For numbering and lettering, the Seattle illustrator “leaned into patterns found in plants and animals” while devising an abstraction of the spots and stripes often serving as camouflage in the wilderness. The warmup jersey features two blues from the Kraken brand and transitions “Red Alert” Kraken eye into an “autumnal orange.”
Both Wallace and White will be on hand for Tuesday’s second-annual “Women in Hockey” night, along with Western Washington Female Hockey Association youth participants on the ice at intermission. For White, her identity as a hockey player and now coach started with watching NHL games on television with her dad at “six or seven.”
“I’m not sure who was playing [in that first game on TV], my dad would know,” said White, laughing. “But I told my parents, ‘Hey, this sport looks like fun. I want to try it. They had no idea where to start, but luckily we little up north [Snohomish] and we were close enough to Sno-King [Ice Arena] in Kirkland.”
White played on boys teams until she was 12, definitely noticing but not wavering because she was the only girl in early years – it was rare to even face a girl on the opposing team – then a couple female teammates joined at ages 11 and 12.
By high school, White was playing year-around and joining co-rec tournaments “just to get in more ice time.” A couple of her coaches suggested she could play college hockey, though it would likely have to be on the East Coast. A good friend and teammate, with family in Buffalo, suggested Division III Buffalo State as a possible destination.
“There wasn’t a whole lot of recruiting also done on the West coast particularly, especially in Washington [in 2009 and 2010],” said White. The idea to even play college hockey came when I was a freshman in high school. I didn’t even know where to start. I was doing research on my own and making a few connections with people.”

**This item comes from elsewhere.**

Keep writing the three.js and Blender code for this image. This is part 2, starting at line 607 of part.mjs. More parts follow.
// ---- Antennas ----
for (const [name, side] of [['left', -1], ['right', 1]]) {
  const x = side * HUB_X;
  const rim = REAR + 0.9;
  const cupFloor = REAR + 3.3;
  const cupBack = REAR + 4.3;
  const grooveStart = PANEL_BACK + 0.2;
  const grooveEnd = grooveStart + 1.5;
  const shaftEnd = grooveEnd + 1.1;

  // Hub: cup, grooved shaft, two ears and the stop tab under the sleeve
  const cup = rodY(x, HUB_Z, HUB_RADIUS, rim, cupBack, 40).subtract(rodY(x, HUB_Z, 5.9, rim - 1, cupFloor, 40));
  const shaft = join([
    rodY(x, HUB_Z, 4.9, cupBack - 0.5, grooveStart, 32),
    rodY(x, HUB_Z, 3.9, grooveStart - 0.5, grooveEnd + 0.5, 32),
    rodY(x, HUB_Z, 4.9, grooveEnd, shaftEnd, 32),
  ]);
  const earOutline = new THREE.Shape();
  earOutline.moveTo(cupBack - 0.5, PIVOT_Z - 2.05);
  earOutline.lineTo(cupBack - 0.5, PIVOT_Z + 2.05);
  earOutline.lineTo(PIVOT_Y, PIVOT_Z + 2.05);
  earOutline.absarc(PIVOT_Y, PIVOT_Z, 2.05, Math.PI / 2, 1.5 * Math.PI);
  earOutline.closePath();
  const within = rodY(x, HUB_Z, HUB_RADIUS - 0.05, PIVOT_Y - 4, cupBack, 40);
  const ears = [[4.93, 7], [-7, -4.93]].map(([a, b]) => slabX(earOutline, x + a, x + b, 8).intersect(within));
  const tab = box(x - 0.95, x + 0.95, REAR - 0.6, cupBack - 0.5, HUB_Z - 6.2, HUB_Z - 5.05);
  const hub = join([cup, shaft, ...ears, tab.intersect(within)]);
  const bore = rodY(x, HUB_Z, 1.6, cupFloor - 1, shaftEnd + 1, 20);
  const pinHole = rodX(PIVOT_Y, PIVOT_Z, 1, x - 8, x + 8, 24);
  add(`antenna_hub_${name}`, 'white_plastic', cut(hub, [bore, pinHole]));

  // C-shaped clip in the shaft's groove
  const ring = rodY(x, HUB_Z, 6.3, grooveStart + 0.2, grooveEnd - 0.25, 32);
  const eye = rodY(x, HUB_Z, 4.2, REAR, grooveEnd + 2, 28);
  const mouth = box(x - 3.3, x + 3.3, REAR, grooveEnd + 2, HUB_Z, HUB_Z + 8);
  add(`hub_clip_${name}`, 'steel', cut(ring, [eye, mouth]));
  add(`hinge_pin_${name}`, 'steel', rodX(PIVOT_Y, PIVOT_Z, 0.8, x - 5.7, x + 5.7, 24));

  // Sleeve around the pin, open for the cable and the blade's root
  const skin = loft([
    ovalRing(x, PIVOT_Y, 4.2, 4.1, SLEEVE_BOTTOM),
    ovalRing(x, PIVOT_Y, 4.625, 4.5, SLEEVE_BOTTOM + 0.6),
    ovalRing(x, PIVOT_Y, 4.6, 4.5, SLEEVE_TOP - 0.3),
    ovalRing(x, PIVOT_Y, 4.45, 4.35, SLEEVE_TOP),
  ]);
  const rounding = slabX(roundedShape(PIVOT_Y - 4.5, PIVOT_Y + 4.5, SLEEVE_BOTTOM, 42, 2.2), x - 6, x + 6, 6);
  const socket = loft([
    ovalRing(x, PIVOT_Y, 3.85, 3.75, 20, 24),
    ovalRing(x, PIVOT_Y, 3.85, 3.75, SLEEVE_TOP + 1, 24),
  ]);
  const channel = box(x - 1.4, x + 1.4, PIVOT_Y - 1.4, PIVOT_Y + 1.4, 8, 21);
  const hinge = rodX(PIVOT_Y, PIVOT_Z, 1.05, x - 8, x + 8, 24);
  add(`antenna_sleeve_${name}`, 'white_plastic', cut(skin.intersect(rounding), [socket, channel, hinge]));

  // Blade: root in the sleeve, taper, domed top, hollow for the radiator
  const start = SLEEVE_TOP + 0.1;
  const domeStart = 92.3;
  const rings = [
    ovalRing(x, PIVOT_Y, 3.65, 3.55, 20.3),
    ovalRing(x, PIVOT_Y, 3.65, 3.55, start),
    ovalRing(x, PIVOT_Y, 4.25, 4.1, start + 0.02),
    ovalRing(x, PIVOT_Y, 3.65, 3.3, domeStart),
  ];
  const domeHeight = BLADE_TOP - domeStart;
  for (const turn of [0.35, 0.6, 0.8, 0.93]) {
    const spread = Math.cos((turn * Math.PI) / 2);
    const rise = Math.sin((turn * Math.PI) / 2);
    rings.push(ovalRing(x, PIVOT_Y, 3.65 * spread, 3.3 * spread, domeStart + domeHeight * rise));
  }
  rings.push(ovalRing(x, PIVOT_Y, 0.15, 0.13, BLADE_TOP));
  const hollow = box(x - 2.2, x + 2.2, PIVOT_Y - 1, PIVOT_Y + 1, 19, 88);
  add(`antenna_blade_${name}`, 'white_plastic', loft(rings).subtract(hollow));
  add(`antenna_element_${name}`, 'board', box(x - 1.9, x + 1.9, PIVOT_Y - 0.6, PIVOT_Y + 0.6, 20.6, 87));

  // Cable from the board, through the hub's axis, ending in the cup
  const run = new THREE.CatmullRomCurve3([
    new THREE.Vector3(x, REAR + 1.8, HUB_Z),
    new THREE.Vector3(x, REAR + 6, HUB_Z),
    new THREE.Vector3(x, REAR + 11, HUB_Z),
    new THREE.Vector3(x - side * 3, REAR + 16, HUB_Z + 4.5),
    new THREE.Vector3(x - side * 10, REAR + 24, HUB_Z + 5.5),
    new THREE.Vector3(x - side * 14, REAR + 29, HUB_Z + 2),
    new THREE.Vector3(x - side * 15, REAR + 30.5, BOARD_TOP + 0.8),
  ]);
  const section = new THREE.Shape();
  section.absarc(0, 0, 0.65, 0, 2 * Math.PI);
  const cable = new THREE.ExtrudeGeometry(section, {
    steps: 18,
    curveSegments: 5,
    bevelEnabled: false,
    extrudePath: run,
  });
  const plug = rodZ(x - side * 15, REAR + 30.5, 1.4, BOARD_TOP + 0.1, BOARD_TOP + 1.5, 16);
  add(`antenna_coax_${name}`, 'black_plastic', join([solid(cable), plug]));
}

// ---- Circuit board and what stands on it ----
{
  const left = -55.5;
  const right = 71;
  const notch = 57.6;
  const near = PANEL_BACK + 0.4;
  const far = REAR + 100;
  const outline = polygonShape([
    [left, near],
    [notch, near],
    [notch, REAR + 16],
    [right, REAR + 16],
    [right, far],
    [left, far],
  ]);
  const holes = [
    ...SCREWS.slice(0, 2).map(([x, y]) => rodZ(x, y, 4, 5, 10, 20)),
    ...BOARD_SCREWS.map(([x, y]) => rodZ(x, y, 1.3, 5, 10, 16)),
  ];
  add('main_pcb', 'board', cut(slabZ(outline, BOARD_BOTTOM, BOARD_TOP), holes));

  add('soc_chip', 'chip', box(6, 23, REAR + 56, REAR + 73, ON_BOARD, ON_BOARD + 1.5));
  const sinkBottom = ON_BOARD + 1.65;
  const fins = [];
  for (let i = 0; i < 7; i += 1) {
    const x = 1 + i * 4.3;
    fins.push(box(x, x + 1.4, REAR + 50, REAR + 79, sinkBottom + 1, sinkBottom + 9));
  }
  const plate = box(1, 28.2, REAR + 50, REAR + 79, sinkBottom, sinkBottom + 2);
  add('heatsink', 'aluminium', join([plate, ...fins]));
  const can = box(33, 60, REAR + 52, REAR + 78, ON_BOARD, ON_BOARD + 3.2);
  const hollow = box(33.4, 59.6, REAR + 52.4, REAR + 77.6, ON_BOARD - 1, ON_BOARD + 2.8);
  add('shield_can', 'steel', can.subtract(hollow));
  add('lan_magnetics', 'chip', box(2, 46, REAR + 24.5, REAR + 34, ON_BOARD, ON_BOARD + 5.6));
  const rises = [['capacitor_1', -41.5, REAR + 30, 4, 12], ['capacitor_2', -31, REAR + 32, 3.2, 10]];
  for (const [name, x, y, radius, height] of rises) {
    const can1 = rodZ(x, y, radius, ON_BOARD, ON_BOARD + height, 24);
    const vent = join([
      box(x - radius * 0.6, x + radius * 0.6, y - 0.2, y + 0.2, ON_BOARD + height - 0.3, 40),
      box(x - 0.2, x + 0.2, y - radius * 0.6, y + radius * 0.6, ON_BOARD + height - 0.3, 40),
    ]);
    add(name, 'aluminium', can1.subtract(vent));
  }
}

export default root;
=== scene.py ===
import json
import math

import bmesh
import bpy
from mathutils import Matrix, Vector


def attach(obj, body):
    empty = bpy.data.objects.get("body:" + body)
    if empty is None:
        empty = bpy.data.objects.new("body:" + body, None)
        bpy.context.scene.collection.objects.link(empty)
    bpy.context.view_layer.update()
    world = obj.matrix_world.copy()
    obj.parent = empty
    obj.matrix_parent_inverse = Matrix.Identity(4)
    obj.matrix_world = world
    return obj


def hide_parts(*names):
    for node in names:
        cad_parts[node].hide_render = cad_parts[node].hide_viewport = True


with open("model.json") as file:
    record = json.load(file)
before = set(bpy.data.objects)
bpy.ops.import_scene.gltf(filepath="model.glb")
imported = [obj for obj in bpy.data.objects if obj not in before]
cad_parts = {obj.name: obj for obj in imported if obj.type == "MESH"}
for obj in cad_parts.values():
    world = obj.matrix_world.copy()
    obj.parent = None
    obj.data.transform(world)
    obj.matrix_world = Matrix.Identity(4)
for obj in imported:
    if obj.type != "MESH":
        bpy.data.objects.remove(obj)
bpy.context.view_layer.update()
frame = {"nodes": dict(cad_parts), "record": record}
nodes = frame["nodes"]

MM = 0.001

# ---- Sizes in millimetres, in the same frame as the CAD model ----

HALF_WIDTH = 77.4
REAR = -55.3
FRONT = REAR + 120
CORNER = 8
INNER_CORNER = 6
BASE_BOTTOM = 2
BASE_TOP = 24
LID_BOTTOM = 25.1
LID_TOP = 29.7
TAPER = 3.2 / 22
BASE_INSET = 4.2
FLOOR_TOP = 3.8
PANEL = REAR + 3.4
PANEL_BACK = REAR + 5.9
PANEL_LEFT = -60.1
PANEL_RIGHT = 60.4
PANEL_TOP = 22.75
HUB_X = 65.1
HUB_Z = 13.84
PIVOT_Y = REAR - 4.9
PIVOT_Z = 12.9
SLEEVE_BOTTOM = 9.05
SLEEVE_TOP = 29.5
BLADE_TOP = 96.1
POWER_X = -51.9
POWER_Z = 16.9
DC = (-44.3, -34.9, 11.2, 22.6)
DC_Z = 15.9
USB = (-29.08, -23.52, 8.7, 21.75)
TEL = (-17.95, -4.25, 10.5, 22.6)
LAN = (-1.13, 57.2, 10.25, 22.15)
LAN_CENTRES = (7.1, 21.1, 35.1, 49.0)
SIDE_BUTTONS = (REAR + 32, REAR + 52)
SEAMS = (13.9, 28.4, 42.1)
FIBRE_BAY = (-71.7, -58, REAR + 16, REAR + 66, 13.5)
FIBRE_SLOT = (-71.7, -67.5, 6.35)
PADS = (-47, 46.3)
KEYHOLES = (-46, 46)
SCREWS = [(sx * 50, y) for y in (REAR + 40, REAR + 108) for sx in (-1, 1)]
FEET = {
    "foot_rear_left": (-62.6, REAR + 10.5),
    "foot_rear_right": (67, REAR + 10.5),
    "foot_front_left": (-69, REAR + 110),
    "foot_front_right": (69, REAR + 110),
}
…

Fast forward and White is coaching at UW, mentoring players of all skill levels, stoking a passion and commitment to sticks, skates and the full-on teamwork the sport requires. Her sister, six years younger, is a hockey player and clearly grew up with a role model.
When the so-called hockey gods aligned and White was named head coach of the University’s women’s hockey club, she was prepared.
“I had started coaching youth hockey previously,” said White. “I knew where to pull some drills and what I wanted to see out on the ice. But really the biggest part was finding out, hey, what did these players want out of this? I want to make it the best experience, whether it’s falling in love with the game or continuing to play because they love hockey so much. We had a big contingent of players coming out and playing for the first time. It was definitely the most challenging practice plan I’ve built.”
Before getting back to work at the Bush School, White took a moment to reflect on the growing girls and women’s hockey movement across Seattle and the PNW.
“It’s great for all of us,” she said. “I’m really excited to realize we’re starting programs at high levels for girls. And, beyond that, to literally have people from all walks of my life saying, ‘Yeah, my daughter just started ‘Learn to Play’ and she wants to keep skating and playing’ … For women and girls to say, ‘I play hockey,’ and not be second-guessed, but to be supported, it’s just such a huge, huge step.”